The winner of  the Federal Duck Stamp Contest receives no cash award from the Federal  Government; however, the contest is highly competitive because winning  boosts the reputation of even a previously unknown artist to the top of  his or her profession. And winning artists stand to make hundreds of  thousands of dollars from the sale of limited edition prints of their Duck  Stamp design.

Eligible species for this year's contest were the green-winged teal, black duck,  greater scaup, northern pintail, and ruddy duck.

This year, the 337 design entries will be displayed for viewing and judging at the  Interior Department auditorium, 1849 C Street, NW, Washington, DC, at the  following times: Tuesday, Nov. 3: 10 a.m. - 2 p.m. Viewing Wednesday, Nov. 4: 10:30 a.m. - 4:30 p.m. Viewing/Judging Thursday, Nov. 5: 9 a.m. - 2  p.m. Viewing/Judging*

*The winner  will be announced at approximately 12:30 p.m.
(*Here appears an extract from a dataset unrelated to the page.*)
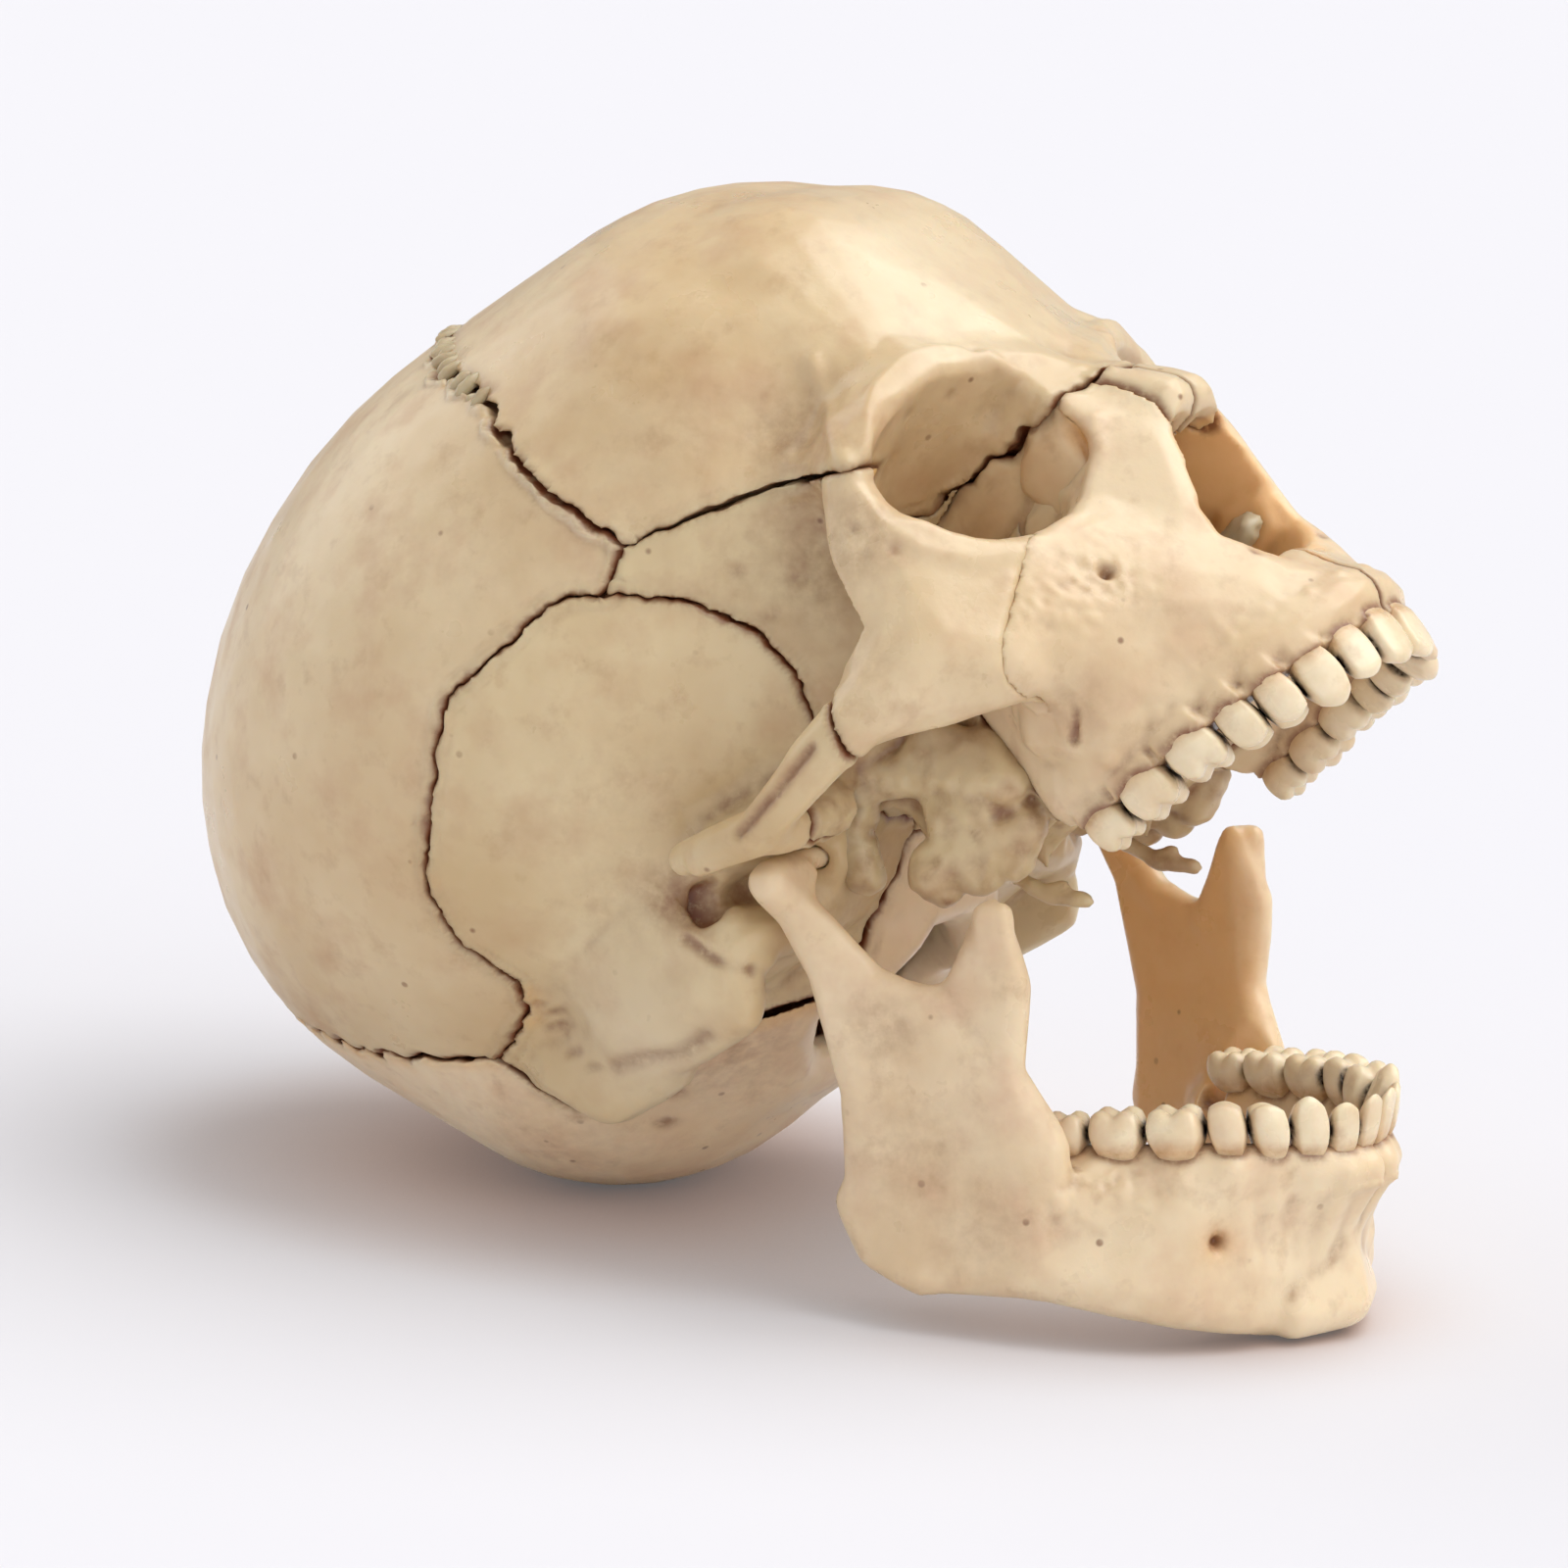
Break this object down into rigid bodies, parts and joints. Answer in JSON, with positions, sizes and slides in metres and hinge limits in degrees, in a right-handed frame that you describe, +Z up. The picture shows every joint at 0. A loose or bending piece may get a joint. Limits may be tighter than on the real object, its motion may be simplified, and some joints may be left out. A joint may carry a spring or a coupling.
{
  "type": "anatomical skull model",
  "caption": "Small teaching skull of separate bone-coloured plastic bones with open seams, a hinged lower jaw hanging open, and two side walls of the vault that lift off.",
  "frame": {"origin": "middle of the small flat at the back of the occipital bone on which the skull rests", "axes": "+Z up from the table, +X along the table the way the face looks, +Y towards the skull's left"},
  "size_m": [0.1158, 0.0736, 0.0897],
  "materials": {
    "frontal_plastic": "satin moulded plastic, brown stain wiped into the seams and pits",
    "parietal_right_plastic": "satin moulded plastic, brown stain wiped into the seams and pits",
    "parietal_left_plastic": "satin moulded plastic, brown stain wiped into the seams and pits",
    "occipital_plastic": "satin moulded plastic, brown stain wiped into the seams and pits",
    "temporal_right_plastic": "satin moulded plastic, brown stain wiped into the seams and pits",
    "temporal_left_plastic": "satin moulded plastic, brown stain wiped into the seams and pits",
    "sphenoid_plastic": "satin moulded plastic, brown stain wiped into the seams and pits",
    "zygomatic_right_plastic": "satin moulded plastic, brown stain wiped into the seams and pits",
    "zygomatic_left_plastic": "satin moulded plastic, brown stain wiped into the seams and pits",
    "maxilla_right_plastic": "satin moulded plastic, brown stain wiped into the seams and pits",
    "maxilla_left_plastic": "satin moulded plastic, brown stain wiped into the seams and pits",
    "nasal_right_plastic": "satin moulded plastic, brown stain wiped into the seams and pits",
    "nasal_left_plastic": "satin moulded plastic, brown stain wiped into the seams and pits",
    "lacrimal_right_plastic": "satin moulded plastic, brown stain wiped into the seams and pits",
    "lacrimal_left_plastic": "satin moulded plastic, brown stain wiped into the seams and pits",
    "ethmoid_plastic": "satin moulded plastic, brown stain wiped into the seams and pits",
    "vomer_plastic": "satin moulded plastic, brown stain wiped into the seams and pits",
    "palatine_right_plastic": "satin moulded plastic, brown stain wiped into the seams and pits",
    "palatine_left_plastic": "satin moulded plastic, brown stain wiped into the seams and pits",
    "concha_right_plastic": "satin moulded plastic, brown stain wiped into the seams and pits",
    "concha_left_plastic": "satin moulded plastic, brown stain wiped into the seams and pits",
    "mandible_plastic": "satin moulded plastic, brown stain wiped into the seams and pits"
  },
  "bodies": {
    "cranium": {"frontal": "frontal_plastic", "occipital": "occipital_plastic", "temporal_right": "temporal_right_plastic", "temporal_left": "temporal_left_plastic", "sphenoid": "sphenoid_plastic", "zygomatic_right": "zygomatic_right_plastic", "zygomatic_left": "zygomatic_left_plastic", "maxilla_right": "maxilla_right_plastic", "maxilla_left": "maxilla_left_plastic", "nasal_right": "nasal_right_plastic", "nasal_left": "nasal_left_plastic", "lacrimal_right": "lacrimal_right_plastic", "lacrimal_left": "lacrimal_left_plastic", "ethmoid": "ethmoid_plastic", "vomer": "vomer_plastic", "palatine_right": "palatine_right_plastic", "palatine_left": "palatine_left_plastic", "concha_right": "concha_right_plastic", "concha_left": "concha_left_plastic"},
    "jaw": {"mandible": "mandible_plastic"},
    "vault_side_right": {"parietal_right": "parietal_right_plastic"},
    "vault_side_left": {"parietal_left": "parietal_left_plastic"}
  },
  "joints": [
    {"name": "jaw_hinge", "type": "hinge", "parent": "cranium", "child": "jaw", "pos_m": [0.03103, 0, 0.0369], "axis": [0, -1, 0], "range_deg": [0, 42]},
    {"name": "vault_right_slide", "type": "slide", "parent": "cranium", "child": "vault_side_right", "axis": [0, -1, 0], "range_m": [0, 0.025]},
    {"name": "vault_left_slide", "type": "slide", "parent": "cranium", "child": "vault_side_left", "axis": [0, 1, 0], "range_m": [0, 0.025]}
  ]
}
In addition, Duck Stamp licensed products, including posters, T- shirts, mugs,  calendars, caps, and other items featuring Duck Stamp designs will be  available for sale in the Interior Department lobby. Part of the proceeds  from the sale of these products also are used for wetlands  acquisition.

The U.S. Fish  and Wildlife Service is the principal Federal agency responsible for  conserving, protecting, and enhancing fish and wildlife and their habitats for the continuing benefit of the American people. The Service manages the 93-million-acre National Wildlife Refuge System comprised of more than 500 national wildlife refuges, thousands of small wetlands, and other special  management areas. It also operates 66 national fish hatcheries and 78  ecological services field stations. The agency enforces Federal wildlife  laws, administers the Endangered Species Act, manages migratory bird populations, restores nationally significant fisheries, conserves and restores wildlife habitat such as wetlands, and helps foreign governments  with their conservation efforts. It also oversees the Federal Aid program  that distributes hundreds of millions of dollars in excise taxes on fishing and hunting equipment to state wildlife agencies.